Her Diagnosis Doesn’t Define Her
Becoming a parent is a sobering thing. You’re completely responsible for making sure a new little person has everything they need to thrive, grow and learn.
Knowing that little person has something that will make her “different” makes you worry about her having friends, going to school, getting picked on or left out. Knowing that little one will have medical challenges — such as a heart defect — makes your own heart hurt in a way that only parents who’ve been there can truly understand.
With nearly four months remaining in our pregnancy, we learned that the baby we were expecting had a heart defect that would require open-heart surgery. That led to a diagnosis of Down syndrome. It was a harsh reality to us in those months. We were angry, hurt, scared, and so much more.
But now, five surgeries and countless doctor and therapy visits later, we feel blessed. Although our journey with sweet Lila has not been “typical,” or easy, it has been filled with purpose. We can face our journey with strength and courage and determination. Lila does it that way — with every step, every therapy session, every exercise, every challenge to work a little harder. And we are all rewarded when she accomplishes something some parents may take for granted — drinking from a bottle, a straw and now a regular cup; or learning to feed herself, sit up, crawl and now to walk and run.
Lila’s diagnosis doesn’t define her, and we won’t let it limit her, either. We might have to fight a little harder to make sure others don’t limit her, but we know she’s giving it her all, so we will, too.
Depending on the source, as many as 85 percent or more of babies pre-diagnosed with Down syndrome are terminated. That is an incredibly personal decision, but one I believe should be made with accurate information and resources. Thanks to our incredible genetics counselor, we had compassionate care from the beginning. She put us in touch with others who had walked this path before us.
As is the case with any pregnancy, the only certainty was uncertainty. There was no way to know how severe our baby’s health problems would be, or what physical or cognitive challenges she would face. But that was no different from when I was pregnant with my son. Of course, there was plenty to worry about, but without question, we knew her life was worth everything we could give, and that she deserved it as much as any other child.
Today, Lila is happy and healthy. Sure, she has many doctors and spends time each week working with therapists, but she also spends her days in school, loves music and dancing, and is eager to give you a high-five. Sure, she has an extra 21st chromosome, but she also has bright blue eyes and a smile that lifts even the lowest of spirits. If she can embrace life with such enthusiasm, we can certainly share her challenges and accomplishments with others. And others can certainly be more accepting and inclusive — of Lila and of everyone around us who might look or act a little “different.”
We know Lila’s purpose and her life have big meaning. We hope to share even a small portion of that with others, and dispel the myths and limitations falsely associated with Down syndrome. We know Lila’s life is limitless — just as any child’s should be, surrounded by people who love, support and challenge her!

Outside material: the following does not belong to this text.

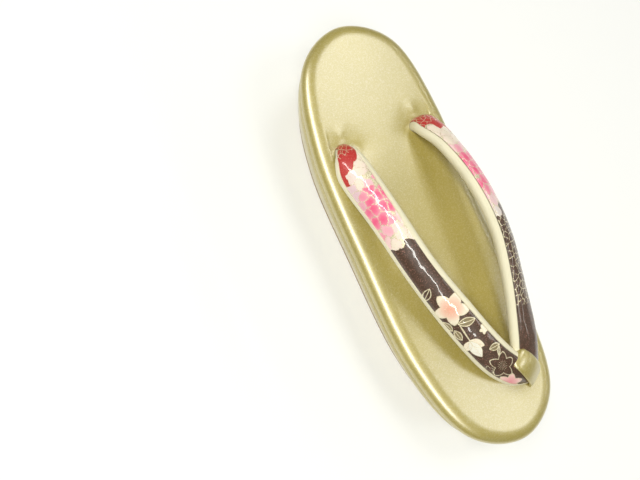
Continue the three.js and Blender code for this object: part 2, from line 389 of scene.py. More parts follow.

Here are a few facts about Down syndrome from the National Down Syndrome Society:
Down syndrome is the most commonly occurring chromosomal condition. One in every 691 babies in the United States is born with it — in all races and economic levels.
A few common physical traits are low muscle tone, small stature, an upward slant to the eyes and a single, deep crease across the center of the palm. Every person is unique and may have these characteristics to different degrees or not at all.
People with Down syndrome have increased risk for congenital heart defects, respiratory or hearing problems, Alzheimer’s disease, childhood leukemia and thyroid conditions. But these conditions are now treatable, so many lead healthy lives.
Life expectancy has increased dramatically, from 25 in 1983 to 60 today.
People with Down syndrome attend school, work and contribute to society in many ways.